Include in the output exactly the lines from the opening of the data through the line containing "across the whorl.", and nothing more.
--- start of INFORMATION SHOWN ---
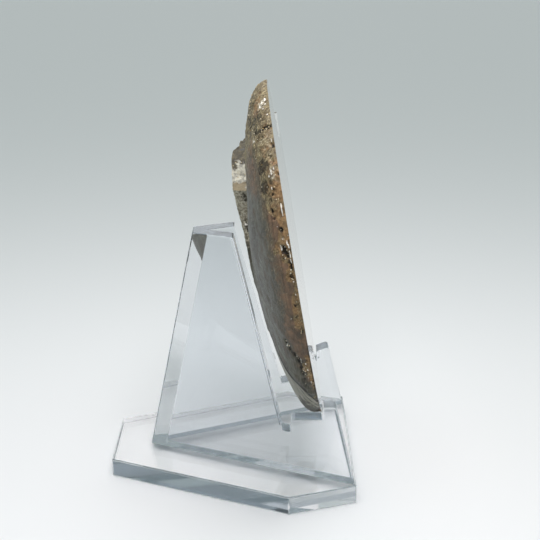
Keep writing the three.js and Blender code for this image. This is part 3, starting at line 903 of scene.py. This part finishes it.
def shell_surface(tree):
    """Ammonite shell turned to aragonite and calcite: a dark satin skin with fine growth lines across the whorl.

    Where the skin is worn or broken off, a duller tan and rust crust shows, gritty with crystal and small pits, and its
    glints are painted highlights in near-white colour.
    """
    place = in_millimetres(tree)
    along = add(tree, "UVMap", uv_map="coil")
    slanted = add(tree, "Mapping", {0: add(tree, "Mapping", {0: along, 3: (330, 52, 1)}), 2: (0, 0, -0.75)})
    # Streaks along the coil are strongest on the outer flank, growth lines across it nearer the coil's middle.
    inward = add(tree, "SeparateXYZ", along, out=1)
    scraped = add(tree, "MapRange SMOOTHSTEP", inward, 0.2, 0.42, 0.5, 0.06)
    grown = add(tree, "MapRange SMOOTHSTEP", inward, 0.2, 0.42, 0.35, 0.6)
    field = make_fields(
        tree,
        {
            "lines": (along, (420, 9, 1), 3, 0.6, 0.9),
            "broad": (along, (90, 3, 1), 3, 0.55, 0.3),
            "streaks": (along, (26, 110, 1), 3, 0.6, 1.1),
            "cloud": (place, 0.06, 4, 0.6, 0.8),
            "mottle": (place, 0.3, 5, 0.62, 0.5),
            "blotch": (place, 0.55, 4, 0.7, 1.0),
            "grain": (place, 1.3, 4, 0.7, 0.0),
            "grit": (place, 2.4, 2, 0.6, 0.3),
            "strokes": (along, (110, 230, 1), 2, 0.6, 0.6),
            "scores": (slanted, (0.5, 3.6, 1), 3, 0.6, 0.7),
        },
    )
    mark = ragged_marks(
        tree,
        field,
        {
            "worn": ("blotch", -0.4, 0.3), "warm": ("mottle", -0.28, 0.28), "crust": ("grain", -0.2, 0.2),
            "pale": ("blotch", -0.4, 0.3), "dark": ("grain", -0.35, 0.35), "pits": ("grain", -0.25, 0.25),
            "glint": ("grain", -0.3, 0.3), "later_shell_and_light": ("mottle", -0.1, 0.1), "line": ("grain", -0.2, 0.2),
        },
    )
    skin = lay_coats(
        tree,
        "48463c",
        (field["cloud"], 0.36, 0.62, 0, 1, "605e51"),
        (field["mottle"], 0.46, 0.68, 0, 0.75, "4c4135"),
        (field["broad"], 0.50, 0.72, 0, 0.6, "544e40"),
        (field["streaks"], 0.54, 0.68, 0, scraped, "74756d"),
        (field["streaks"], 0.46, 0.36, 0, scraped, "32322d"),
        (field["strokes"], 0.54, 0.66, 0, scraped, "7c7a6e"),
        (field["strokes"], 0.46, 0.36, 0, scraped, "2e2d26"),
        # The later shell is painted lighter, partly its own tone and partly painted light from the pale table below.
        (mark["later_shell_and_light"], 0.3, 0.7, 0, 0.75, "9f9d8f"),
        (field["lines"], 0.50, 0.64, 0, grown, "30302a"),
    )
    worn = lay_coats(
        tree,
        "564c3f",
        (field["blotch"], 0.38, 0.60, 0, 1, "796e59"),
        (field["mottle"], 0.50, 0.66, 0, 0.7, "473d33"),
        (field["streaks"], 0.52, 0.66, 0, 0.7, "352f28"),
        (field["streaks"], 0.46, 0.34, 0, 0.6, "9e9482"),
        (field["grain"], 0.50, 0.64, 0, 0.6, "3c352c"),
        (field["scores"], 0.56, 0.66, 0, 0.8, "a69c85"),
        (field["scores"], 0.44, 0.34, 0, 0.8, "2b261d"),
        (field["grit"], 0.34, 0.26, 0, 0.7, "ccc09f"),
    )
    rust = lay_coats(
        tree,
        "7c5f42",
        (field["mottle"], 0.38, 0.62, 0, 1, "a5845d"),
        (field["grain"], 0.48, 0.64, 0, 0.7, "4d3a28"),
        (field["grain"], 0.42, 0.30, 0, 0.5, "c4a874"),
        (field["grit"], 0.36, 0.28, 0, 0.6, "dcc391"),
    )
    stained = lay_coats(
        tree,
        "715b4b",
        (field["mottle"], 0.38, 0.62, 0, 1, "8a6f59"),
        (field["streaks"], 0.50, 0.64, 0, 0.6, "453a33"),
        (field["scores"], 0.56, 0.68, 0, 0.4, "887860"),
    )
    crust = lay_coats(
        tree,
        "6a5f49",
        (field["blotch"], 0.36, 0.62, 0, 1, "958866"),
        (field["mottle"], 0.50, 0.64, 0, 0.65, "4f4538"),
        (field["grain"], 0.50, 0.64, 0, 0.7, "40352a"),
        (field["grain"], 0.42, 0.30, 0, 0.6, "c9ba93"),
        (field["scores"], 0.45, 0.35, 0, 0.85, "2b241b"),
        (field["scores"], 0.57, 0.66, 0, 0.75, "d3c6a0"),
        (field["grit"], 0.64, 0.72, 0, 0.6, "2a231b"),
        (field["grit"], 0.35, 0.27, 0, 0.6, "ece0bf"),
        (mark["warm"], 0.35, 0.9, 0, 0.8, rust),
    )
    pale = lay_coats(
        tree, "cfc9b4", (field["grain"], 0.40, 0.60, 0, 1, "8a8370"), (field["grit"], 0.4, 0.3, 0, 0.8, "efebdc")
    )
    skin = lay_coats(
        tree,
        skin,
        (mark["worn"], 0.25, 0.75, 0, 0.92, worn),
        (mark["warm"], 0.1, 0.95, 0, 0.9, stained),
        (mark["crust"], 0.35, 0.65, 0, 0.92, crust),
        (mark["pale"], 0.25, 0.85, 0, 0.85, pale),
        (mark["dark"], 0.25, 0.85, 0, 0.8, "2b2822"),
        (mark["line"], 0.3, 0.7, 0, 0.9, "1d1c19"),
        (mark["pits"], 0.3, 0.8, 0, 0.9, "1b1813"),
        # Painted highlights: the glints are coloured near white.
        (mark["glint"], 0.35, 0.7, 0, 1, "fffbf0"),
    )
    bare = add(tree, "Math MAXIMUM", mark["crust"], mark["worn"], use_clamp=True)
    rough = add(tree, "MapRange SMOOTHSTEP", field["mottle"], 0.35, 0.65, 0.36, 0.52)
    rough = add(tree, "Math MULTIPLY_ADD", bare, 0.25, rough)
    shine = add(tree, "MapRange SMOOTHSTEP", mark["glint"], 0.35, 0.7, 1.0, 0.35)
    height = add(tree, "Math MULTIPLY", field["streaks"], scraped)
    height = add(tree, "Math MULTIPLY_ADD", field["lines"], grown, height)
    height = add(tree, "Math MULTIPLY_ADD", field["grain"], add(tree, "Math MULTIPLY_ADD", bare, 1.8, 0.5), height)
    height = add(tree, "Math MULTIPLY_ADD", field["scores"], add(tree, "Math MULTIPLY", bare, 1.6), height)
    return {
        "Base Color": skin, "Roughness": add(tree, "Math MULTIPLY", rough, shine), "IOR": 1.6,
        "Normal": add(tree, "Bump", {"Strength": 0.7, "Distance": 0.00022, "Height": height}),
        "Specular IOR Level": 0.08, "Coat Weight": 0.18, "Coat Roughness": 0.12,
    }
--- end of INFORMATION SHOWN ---
SOLUTION FOR THIS PROBLEM =
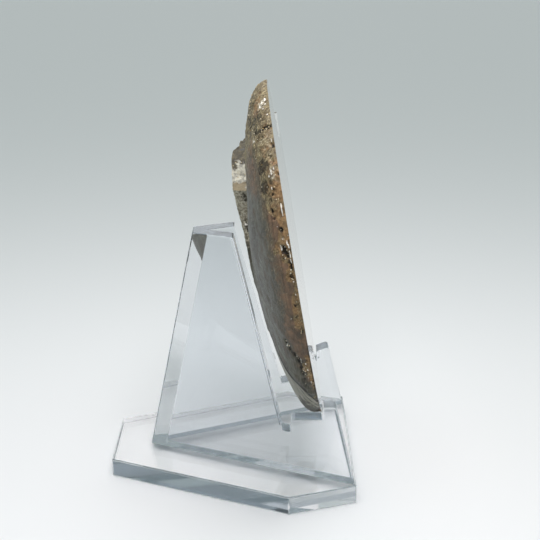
Keep writing the three.js and Blender code for this image. This is part 3, starting at line 903 of scene.py. This part finishes it.
def shell_surface(tree):
    """Ammonite shell turned to aragonite and calcite: a dark satin skin with fine growth lines across the whorl.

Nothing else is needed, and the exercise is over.